• **DIRECTIVE**:
Locate, in the data below, the line that contains "record = json.load(file)" and the line that contains "bpy.data.objects.remove(obj)"; reproduce exactly those two lines and every line between them, nothing more.

• **EXCERPTED DATA**:
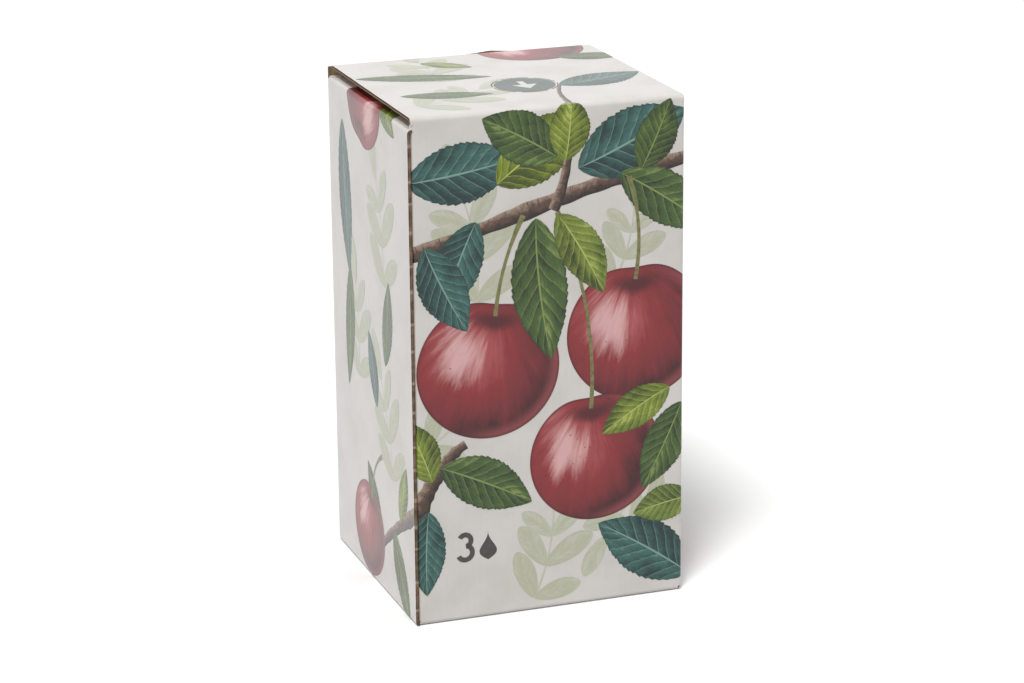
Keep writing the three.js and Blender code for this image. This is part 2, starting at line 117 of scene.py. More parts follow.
def placed(name: str, data: "bpy.types.ID") -> bpy.types.Object:
    """Puts a new object at the origin.

    Args:
        name: its name.
        data: the mesh, lamp or camera that it carries.

    Returns:
        The object.
    """
    made = bpy.data.objects.new(name, data)
    bpy.context.scene.collection.objects.link(made)
    return made


def join(piece: bpy.types.Object, body: str, node: str) -> bpy.types.Object:
    """Joins a piece to its body, or across the lid's crease, and says which solid it stands for.

    Args:
        piece: the piece.
        body: its body, or "crease".
        node: the solid that it replaces.

    Returns:
        The piece.
    """
    if body == "crease":
        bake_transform(piece)
    else:
        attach(piece, body)
    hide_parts(node)
    log.info("%s: %d faces", piece.name, len(piece.data.polygons))
    return piece


# Shader building

class Term:
    """A shader socket in a sum: the operators add Math nodes to its graph."""

    def __init__(self, graph: "Graph", socket: bpy.types.NodeSocket) -> None:
        """Wraps a socket of the graph."""
        self.graph = graph
        self.socket = socket

    def __add__(self, other: "Term | float") -> "Term":
        """self + other."""
        return self.graph.math("ADD", self, other)

    def __radd__(self, other: float) -> "Term":
        """other + self."""
        return self.graph.math("ADD", other, self)

    def __sub__(self, other: "Term | float") -> "Term":
        """self - other."""
        return self.graph.math("SUBTRACT", self, other)

    def __rsub__(self, other: float) -> "Term":
        """other - self."""
        return self.graph.math("SUBTRACT", other, self)

    def __mul__(self, other: "Term | float") -> "Term":
        """self * other."""
        return self.graph.math("MULTIPLY", self, other)

    def __rmul__(self, other: float) -> "Term":
        """other * self."""
        return self.graph.math("MULTIPLY", other, self)

    def __abs__(self) -> "Term":
        """The size of self without its sign."""
        return self.graph.math("ABSOLUTE", self)


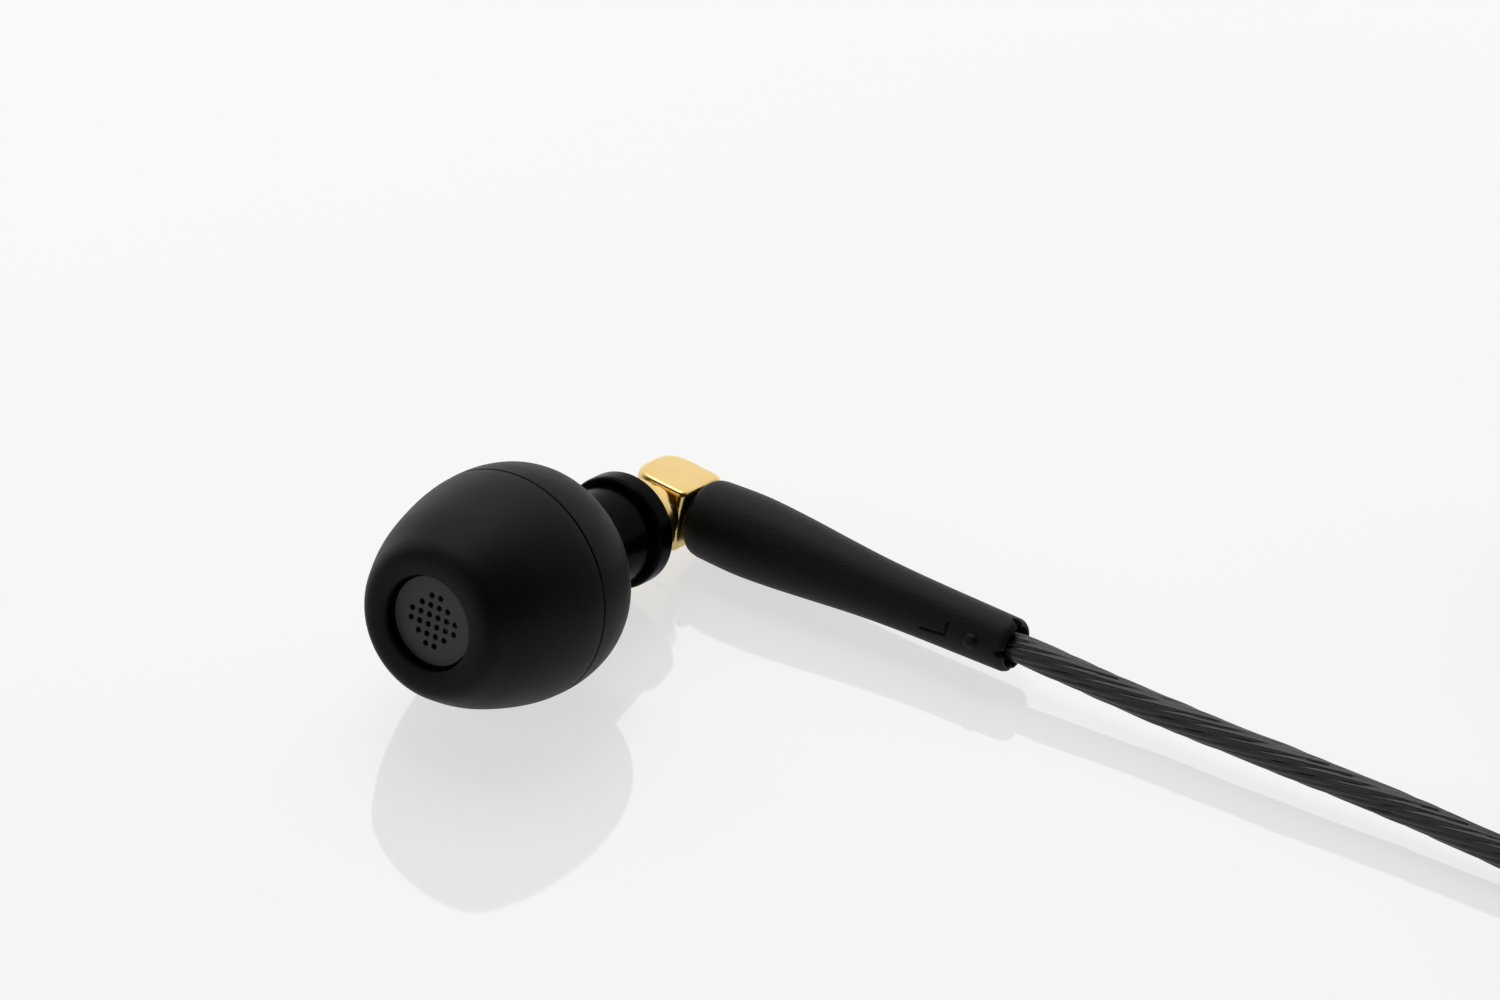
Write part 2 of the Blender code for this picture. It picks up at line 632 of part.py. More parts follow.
def relief_radius(along):
    """Radius of the strain relief: a slight bulge near the block, then a long fair taper."""
    stations = [(0.0, RELIEF_FRONT_R), (RELIEF_BULGE_AT, RELIEF_BULGE_R),
                (RELIEF_WAIST_AT, RELIEF_WAIST_R), (RELIEF_LENGTH, RELIEF_END_R)]
    last = len(stations) - 1
    for index in range(last):
        (start, start_r), (end, end_r) = stations[index], stations[index + 1]
        if along > end:
            continue
        before, before_r = stations[max(index - 1, 0)]
        after, after_r = stations[min(index + 2, last)]
        leave = (end_r - before_r) / (end - before) * (end - start)
        arrive = (after_r - start_r) / (after - start) * (end - start)
        t = (along - start) / (end - start)
        return ((2 * t - 3) * t * t + 1) * start_r + ((t - 2) * t + 1) * t * leave \
            + (3 - 2 * t) * t * t * end_r + (t - 1) * t * t * arrive
    return RELIEF_END_R


def make_strain_relief(builder, looks):
    """Rubber strain relief along the cable, over the crimp ferrule that holds the cord."""
    turn = Matrix.Rotation(math.radians(90), 4, "Y")
    end = RELIEF_START + RELIEF_LENGTH
    sides = [
        (relief_radius(RELIEF_LENGTH * share), end - RELIEF_LENGTH * (1 - share))
        for share in (0.85, 0.7, 0.55, 0.4, 0.25, 0.12)
    ]
    edge = min(RELIEF_EDGE, (RELIEF_END_R - RELIEF_RECESS_R) * 0.8)
    rear = corner((RELIEF_END_R - edge, end - edge), edge, 90, 0)
    front = corner((RELIEF_FRONT_R - RELIEF_FRONT_EDGE, RELIEF_START + RELIEF_FRONT_EDGE),
                   RELIEF_FRONT_EDGE, 0, -90)
    ferrule_bore = FERRULE_R + SEAT_GAP
    cord_bore = BRANCH_R + SEAT_GAP
    ferrule_end = BLOCK_CABLE_SIDE - FERRULE_IN_BLOCK + FERRULE_LENGTH + SEAT_GAP
    bore = [
        (ferrule_bore, RELIEF_START), (ferrule_bore, ferrule_end), (cord_bore, ferrule_end),
        (cord_bore, end - RELIEF_RECESS_DEPTH), (RELIEF_RECESS_R, end - RELIEF_RECESS_DEPTH),
        (RELIEF_RECESS_R, end),
    ]
    builder.turned("strain_relief", rear + sides + front + bore, looks["rubber"], ROUND_STEPS, turn)
    base = BLOCK_CABLE_SIDE - FERRULE_IN_BLOCK
    builder.turned("crimp_ferrule",
                   tube_profile(FERRULE_R, FERRULE_R - FERRULE_WALL, base, base + FERRULE_LENGTH),
                   looks["steel"], PLAIN_STEPS, turn)


def make_earpiece(side_name, collection, helpers, looks, elbow, heading):
    """One whole earpiece with its connector and strain relief, and its own frame."""
    frame = bpy.data.objects.new(side_name + "_earpiece_frame", None)
    collection.objects.link(frame)
    frame.matrix_world = earpiece_matrix(elbow, heading)
    builder = Builder(collection, helpers, frame, side_name + "_")
    make_ear_tip(builder, looks["silicone"])
    make_grille(builder, looks["grille"])
    make_barrel(builder, looks)
    make_rear_ring(builder, looks)
    make_connector(builder, looks)
    make_elbow(builder, looks)
    make_strain_relief(builder, looks)
    return frame


def relief_mouth(frame):
    """Point on the cord's axis just inside the strain relief's recess, and its outward direction."""
    out = frame.matrix_world.to_3x3() @ Vector((1.0, 0.0, 0.0))
    inside = RELIEF_START + RELIEF_LENGTH - RELIEF_RECESS_DEPTH + CORD_GAP
    return frame.matrix_world @ Vector((inside, 0.0, 0.0)), out


def make_coil(builder, name, centre, outer, cord_r, columns, layers, material):
    """Turned ring with the outer shape of a coil of `columns` by `layers` turns."""
    base = COIL_LIFT
    top = base + layers * 2 * cord_r
    edge = cord_r * 0.6
    inner = outer - columns * 2 * cord_r
    profile = (
        corner((outer - edge, top - edge), edge, 90, 0, 1)
        + corner((outer - edge, base + edge), edge, 0, -90, 1)
        + corner((inner + edge, base + edge), edge, -90, -180, 1)
        + corner((inner + edge, top - edge), edge, 180, 90, 1)
    )
    builder.turned(name + "_coil", profile, material, ROUND_STEPS, Matrix.Translation(centre - ORIGIN))


def make_strap(builder, name, centre, outer, cord_r, columns, layers, angle, material):
    """Hook-and-loop strap closed round one side of a coil: a flat loop that clears its curved sides."""
    inner = outer - columns * 2 * cord_r
    near = math.sqrt(inner ** 2 - (STRAP_WIDTH / 2) ** 2) - STRAP_GAP
    far = outer + STRAP_GAP
    low = COIL_LIFT - STRAP_GAP
    high = COIL_LIFT + layers * 2 * cord_r + STRAP_GAP
    width, height = far - near, high - low
    place = (
        Matrix.Translation(centre - ORIGIN + Vector((0, 0, (low + high) / 2)))
        @ Matrix.Rotation(angle, 4, "Z") @ Matrix.Translation(((near + far) / 2, 0, 0))
    )
    size = (width + 2 * STRAP_THICKNESS, STRAP_WIDTH, height + 2 * STRAP_THICKNESS)
    strap = builder.box(name + "_coil_strap", size, material, place, (STRAP_THICKNESS * 0.9, 2))
    window = builder.box_cutter(name + "_strap_window", (width, STRAP_WIDTH * 2, height), place)
    builder.cut(strap, window)


def make_splitter(builder, looks):
    """Moulded splitter along +Y: two branch sockets at its near end, the main cord's at the other."""
    half = SPLITTER_LENGTH / 2
    lay = Matrix.Rotation(math.radians(-90), 4, "X")
    place = Matrix.Translation(SPLITTER_AT - ORIGIN + Vector((0, half, 0))) @ lay
    body = builder.box("splitter", (SPLITTER_WIDTH, SPLITTER_HEIGHT, SPLITTER_LENGTH), looks["core"],
                       place, (SPLITTER_EDGE, 3))
    for name, offset in (("left", -SPLITTER_BRANCH_SPACING / 2), ("right", SPLITTER_BRANCH_SPACING / 2)):
        hole = builder.cylinder_cutter(f"splitter_{name}_socket", BRANCH_R + SEAT_GAP, -half * 2,
                                       -half + SPLITTER_SOCKET_DEPTH, SMALL_STEPS,
                                       place @ Matrix.Translation((offset, 0, 0)))
        builder.cut(body, hole)
    hole = builder.cylinder_cutter("splitter_main_socket", MAIN_R + SEAT_GAP,
                                   half - SPLITTER_SOCKET_DEPTH, half * 2, SMALL_STEPS, place)
    builder.cut(body, hole)


def make_audio_plug(builder, looks):
    """3.5 mm plug lying on its grip, tail first, with separate contacts and insulators."""
    place = Matrix.Translation(PLUG_TAIL_AT - ORIGIN) @ Matrix.Rotation(math.radians(90), 4, "Y")
    grip_base = TAIL_LENGTH
    grip_top = grip_base + GRIP_LENGTH
    cord_bore = MAIN_R + SEAT_GAP
    tail_end = cord_bore + TAIL_END_WALL
    tail = [
        (TAIL_FRONT_R, grip_base - SEAT_GAP), (tail_end, TAIL_EDGE_LENGTH), (tail_end - TAIL_EDGE, 0.0),
        (cord_bore, 0.0), (cord_bore, grip_base - SEAT_GAP),
    ]
    builder.turned("plug_tail", tail, looks["rubber"], PLAIN_STEPS, place)
    shank_hole = JACK_NECK_R + SEAT_GAP
    shank_base = grip_top - JACK_SHANK_LENGTH
    grip = (
        corner((GRIP_R - GRIP_EDGE, grip_top - GRIP_EDGE), GRIP_EDGE, 90, 0)
        + corner((GRIP_R - GRIP_EDGE, grip_base + GRIP_EDGE), GRIP_EDGE, 0, -90)
        + [(cord_bore, grip_base), (cord_bore, shank_base - SEAT_GAP),
           (shank_hole, shank_base - SEAT_GAP), (shank_hole, grip_top)]
    )
    builder.turned("plug_grip", grip, looks["core"], PLAIN_STEPS, place)
    bore = JACK_CORE_R + SEAT_GAP
    sleeve_base = grip_top + SEAT_GAP
    sleeve_top = sleeve_base + JACK_SLEEVE_LENGTH
    builder.turned("plug_sleeve", [
        (JACK_R, sleeve_top), (JACK_R, sleeve_base), (JACK_NECK_R, sleeve_base),
        (JACK_NECK_R, shank_base), (bore, shank_base), (bore, sleeve_top),
    ], looks["gold"], PLAIN_STEPS, place)
    height = sleeve_top + SEAT_GAP
    for name, length, look in (
        ("plug_rear_insulator", JACK_INSULATOR_LENGTH, "core"),
        ("plug_ring_contact", JACK_RING_LENGTH, "gold"),
        ("plug_front_insulator", JACK_INSULATOR_LENGTH, "core"),
    ):
        builder.turned(name, tube_profile(JACK_R, bore, height, height + length), looks[look],
                       PLAIN_STEPS, place)
        height += length + SEAT_GAP
    point = height + JACK_TIP_LENGTH
    base_r = JACK_R - JACK_BASE_STEP
    builder.turned("plug_tip_contact", [
        (0.0, point), (JACK_POINT_R, point - JACK_POINT_ROUND),
        (JACK_R - JACK_CROWN_STEP, point - JACK_NOSE_LENGTH), (JACK_R, point - JACK_CROWN_AT),
        (JACK_R - JACK_GROOVE_DEPTH, point - JACK_GROOVE_AT), (base_r, height + JACK_BASE_LENGTH),
        (base_r, height), (JACK_CORE_R, height), (JACK_CORE_R, shank_base), (0.0, shank_base),
    ], looks["gold"], PLAIN_STEPS, place)


def at(x, y, z):
    """Point of a cord's route, given in millimetres before the origin is moved."""
    return Vector((x, y, z)) * MM - ORIGIN


def make_cords(builder, looks, left_frame, right_frame):
    """Cords where they lie, the coils of their spare length and the straps that hold those."""
    left_exit, left_out = relief_mouth(left_frame)
    right_exit, right_out = relief_mouth(right_frame)
    builder.cord("left_branch_lead", [
        left_exit, left_exit + left_out * 2.4 * MM, at(21.24, -21.56, 1.98), at(27.27, -25.65, 1.92),
        at(33.1, -29.47, 1.79), at(38.76, -33.47, 1.6), at(40.2, -34.5, 1.52),
    ], BRANCH_R, looks["cord"])
    builder.cord("right_branch_lead", [
        right_exit, right_exit + right_out * 0.8 * MM, at(104.9, -24.8, 2.2),
    ], BRANCH_R, looks["cord"], 2)
    branch = (BRANCH_COIL_OUTER_R, BRANCH_R, BRANCH_COIL_COLUMNS, BRANCH_COIL_LAYERS)
    main = (MAIN_COIL_OUTER_R, MAIN_R, MAIN_COIL_COLUMNS, MAIN_COIL_LAYERS)
    for name, centre, coil, strap_angle in (
        ("left", LEFT_COIL_CENTRE, branch, LEFT_STRAP_ANGLE),
        ("right", RIGHT_COIL_CENTRE, branch, RIGHT_STRAP_ANGLE),
        ("main", MAIN_COIL_CENTRE, main, MAIN_STRAP_ANGLE),
    ):
        make_coil(builder, name, centre, *coil, looks["cord"])
        make_strap(builder, name, centre, *coil, strap_angle, looks["strap"])
    builder.cord("left_splitter_lead", [
        at(56.8, -39.7, 5.9), at(59.8, -39.2, 5.0), at(62.6, -37.4, 3.8), at(64.8, -34.6, 2.8),
        at(65.85, -31.9, 2.3), at(65.85, -29.6, 2.2),
    ], BRANCH_R, looks["cord"], 3)
    builder.cord("right_splitter_lead", [
        at(89.7, -39.7, 5.9), at(84.5, -39.7, 4.6), at(79.0, -39.5, 3.2), at(74.0, -38.4, 2.4),
        at(70.4, -36.3, 2.1), at(68.4, -33.6, 2.15), at(67.95, -31.2, 2.2), at(67.95, -29.6, 2.2),
    ], BRANCH_R, looks["cord"], 3)
    builder.cord("main_splitter_lead", [
        at(66.9, -20.9, 2.2), at(66.9, -19.0, 2.15), at(66.9, -17.4, 1.95), at(66.9, -15.9, 1.8),
    ], MAIN_R, looks["cord"], 2)
    builder.cord("main_plug_lead", [
        at(62.9, -20.0, 7.4), at(65.5, -20.1, 6.9), at(68.0, -19.5, 6.1), at(70.0, -17.9, 5.0),
        at(71.6, -16.0, 3.9), at(73.2, -14.8, 3.15), at(75.2, -14.5, 2.95), at(78.0, -14.5, 2.95),
    ], MAIN_R, looks["cord"], 3)


def make_finishes():
    return {
        "silicone": finish("ear_tip_silicone", (0.012, 0.012, 0.013), 0.62),
        "grille": finish("grille_metal", (0.035, 0.036, 0.038), 0.45, 0.6),
        "gloss": finish("barrel_black", (0.008, 0.008, 0.009), 0.28),
        "core": finish("moulded_black", (0.015, 0.015, 0.016), 0.45),
        "rubber": finish("relief_rubber", (0.02, 0.02, 0.021), 0.7),
        "cord": finish("cord_jacket", (0.012, 0.012, 0.013), 0.4),
        "gold": finish("polished_gold", (0.83, 0.62, 0.28), 0.15, 1.0),
        "steel": finish("driver_steel", (0.45, 0.45, 0.46), 0.35, 1.0),
        "spring": finish("snap_ring_bronze", (0.7, 0.5, 0.25), 0.3, 1.0),
        "white": finish("insulator_white", (0.75, 0.74, 0.7), 0.4),
        "mesh": finish("damper_mesh", (0.3, 0.3, 0.3), 0.6, 0.5),
        "strap": finish("strap_fabric", (0.02, 0.02, 0.022), 0.85),
    }


def main():
    clear_scene()
    collection = new_collection("in_ear_monitors")
    helpers = new_collection("cutters", helper=True)
    looks = make_finishes()
    left = make_earpiece("left", collection, helpers, looks, LEFT_ELBOW, LEFT_CABLE_HEADING)
    right = make_earpiece("right", collection, helpers, looks, RIGHT_ELBOW, RIGHT_CABLE_HEADING)
    bpy.context.view_layer.update()
    builder = Builder(collection, helpers, None)
    make_cords(builder, looks, left, right)
    make_splitter(builder, looks)
    make_audio_plug(builder, looks)


main()
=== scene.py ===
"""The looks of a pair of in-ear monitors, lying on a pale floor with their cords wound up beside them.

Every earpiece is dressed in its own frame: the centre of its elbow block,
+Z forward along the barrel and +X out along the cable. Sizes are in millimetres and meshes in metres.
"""

from __future__ import annotations

import json
import logging
import math
from dataclasses import dataclass, field
from enum import Enum
from typing import Callable, Sequence

import bmesh
import bpy
import numpy as np
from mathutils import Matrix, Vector


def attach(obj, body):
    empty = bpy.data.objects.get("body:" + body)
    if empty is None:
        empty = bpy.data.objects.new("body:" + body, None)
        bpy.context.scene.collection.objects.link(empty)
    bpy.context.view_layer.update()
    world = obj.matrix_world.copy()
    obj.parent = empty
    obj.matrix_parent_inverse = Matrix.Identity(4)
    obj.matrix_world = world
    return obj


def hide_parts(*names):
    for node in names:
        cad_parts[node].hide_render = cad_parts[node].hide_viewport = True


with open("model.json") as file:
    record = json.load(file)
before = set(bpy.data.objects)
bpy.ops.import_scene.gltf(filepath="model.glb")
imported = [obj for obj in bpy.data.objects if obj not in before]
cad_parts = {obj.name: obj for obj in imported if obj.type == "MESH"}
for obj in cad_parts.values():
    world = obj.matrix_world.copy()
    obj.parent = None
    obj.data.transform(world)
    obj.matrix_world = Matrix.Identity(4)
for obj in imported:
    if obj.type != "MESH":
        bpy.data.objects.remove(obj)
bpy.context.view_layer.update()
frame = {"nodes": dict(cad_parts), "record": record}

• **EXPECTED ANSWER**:
    record = json.load(file)
before = set(bpy.data.objects)
bpy.ops.import_scene.gltf(filepath="model.glb")
imported = [obj for obj in bpy.data.objects if obj not in before]
cad_parts = {obj.name: obj for obj in imported if obj.type == "MESH"}
for obj in cad_parts.values():
    world = obj.matrix_world.copy()
    obj.parent = None
    obj.data.transform(world)
    obj.matrix_world = Matrix.Identity(4)
for obj in imported:
    if obj.type != "MESH":
        bpy.data.objects.remove(obj)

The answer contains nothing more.